#### WRITTEN PROBLEM:
Up to and including the line with "BELLY_POWER = 2.4", reproduce the listing below exactly, beginning at its first line.

#### AVAILABLE DATA:
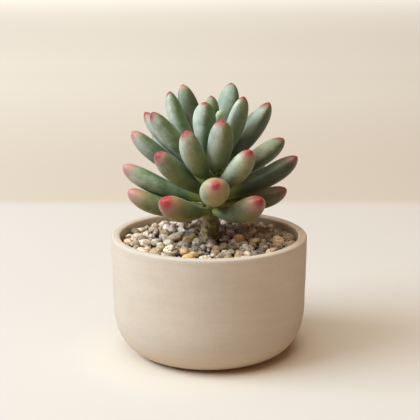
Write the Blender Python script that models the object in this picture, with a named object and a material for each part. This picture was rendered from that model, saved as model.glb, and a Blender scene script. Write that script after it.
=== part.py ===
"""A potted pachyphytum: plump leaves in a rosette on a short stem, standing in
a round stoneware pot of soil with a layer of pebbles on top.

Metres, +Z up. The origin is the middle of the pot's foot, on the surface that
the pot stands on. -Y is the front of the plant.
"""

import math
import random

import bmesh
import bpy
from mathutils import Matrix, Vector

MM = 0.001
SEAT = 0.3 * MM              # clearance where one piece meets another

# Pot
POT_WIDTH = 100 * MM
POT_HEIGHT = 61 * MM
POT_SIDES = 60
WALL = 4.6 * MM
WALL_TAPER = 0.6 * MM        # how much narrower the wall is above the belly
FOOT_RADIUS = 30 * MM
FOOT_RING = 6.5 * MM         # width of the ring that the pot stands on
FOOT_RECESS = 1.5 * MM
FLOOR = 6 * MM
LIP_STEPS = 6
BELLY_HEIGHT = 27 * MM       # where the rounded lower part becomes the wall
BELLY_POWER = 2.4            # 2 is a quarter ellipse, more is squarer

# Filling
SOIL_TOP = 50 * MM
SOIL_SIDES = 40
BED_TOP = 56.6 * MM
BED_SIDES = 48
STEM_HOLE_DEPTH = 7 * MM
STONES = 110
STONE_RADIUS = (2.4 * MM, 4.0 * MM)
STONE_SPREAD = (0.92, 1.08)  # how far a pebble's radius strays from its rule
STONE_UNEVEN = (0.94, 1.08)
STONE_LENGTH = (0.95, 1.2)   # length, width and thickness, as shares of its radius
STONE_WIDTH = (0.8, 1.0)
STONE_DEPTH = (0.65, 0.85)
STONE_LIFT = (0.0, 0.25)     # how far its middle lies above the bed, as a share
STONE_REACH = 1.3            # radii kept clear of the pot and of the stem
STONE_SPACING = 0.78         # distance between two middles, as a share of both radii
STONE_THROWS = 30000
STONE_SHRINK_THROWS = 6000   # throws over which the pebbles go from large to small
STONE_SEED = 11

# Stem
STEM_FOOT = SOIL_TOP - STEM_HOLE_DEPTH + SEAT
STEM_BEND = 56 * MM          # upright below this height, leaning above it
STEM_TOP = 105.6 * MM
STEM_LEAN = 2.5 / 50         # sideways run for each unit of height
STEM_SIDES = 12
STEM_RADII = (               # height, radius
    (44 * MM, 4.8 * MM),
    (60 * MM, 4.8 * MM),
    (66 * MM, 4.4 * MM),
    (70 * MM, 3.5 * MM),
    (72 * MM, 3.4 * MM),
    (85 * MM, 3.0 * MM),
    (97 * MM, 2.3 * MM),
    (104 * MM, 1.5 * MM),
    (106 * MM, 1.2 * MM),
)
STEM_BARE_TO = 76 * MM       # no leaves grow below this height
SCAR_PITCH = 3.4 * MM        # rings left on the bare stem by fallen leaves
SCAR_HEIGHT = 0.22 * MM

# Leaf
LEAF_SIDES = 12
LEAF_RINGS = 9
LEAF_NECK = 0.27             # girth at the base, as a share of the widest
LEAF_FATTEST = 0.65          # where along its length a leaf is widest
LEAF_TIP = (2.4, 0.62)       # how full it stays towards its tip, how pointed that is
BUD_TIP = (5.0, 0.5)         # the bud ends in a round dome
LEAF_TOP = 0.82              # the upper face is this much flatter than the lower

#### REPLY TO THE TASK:
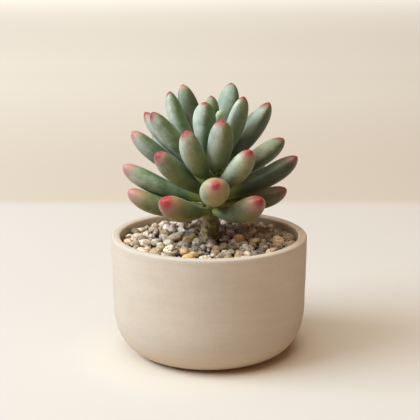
Write the Blender Python script that models the object in this picture, with a named object and a material for each part. This picture was rendered from that model, saved as model.glb, and a Blender scene script. Write that script after it.
=== part.py ===
"""A potted pachyphytum: plump leaves in a rosette on a short stem, standing in
a round stoneware pot of soil with a layer of pebbles on top.

Metres, +Z up. The origin is the middle of the pot's foot, on the surface that
the pot stands on. -Y is the front of the plant.
"""

import math
import random

import bmesh
import bpy
from mathutils import Matrix, Vector

MM = 0.001
SEAT = 0.3 * MM              # clearance where one piece meets another

# Pot
POT_WIDTH = 100 * MM
POT_HEIGHT = 61 * MM
POT_SIDES = 60
WALL = 4.6 * MM
WALL_TAPER = 0.6 * MM        # how much narrower the wall is above the belly
FOOT_RADIUS = 30 * MM
FOOT_RING = 6.5 * MM         # width of the ring that the pot stands on
FOOT_RECESS = 1.5 * MM
FLOOR = 6 * MM
LIP_STEPS = 6
BELLY_HEIGHT = 27 * MM       # where the rounded lower part becomes the wall
BELLY_POWER = 2.4            # 2 is a quarter ellipse, more is squarer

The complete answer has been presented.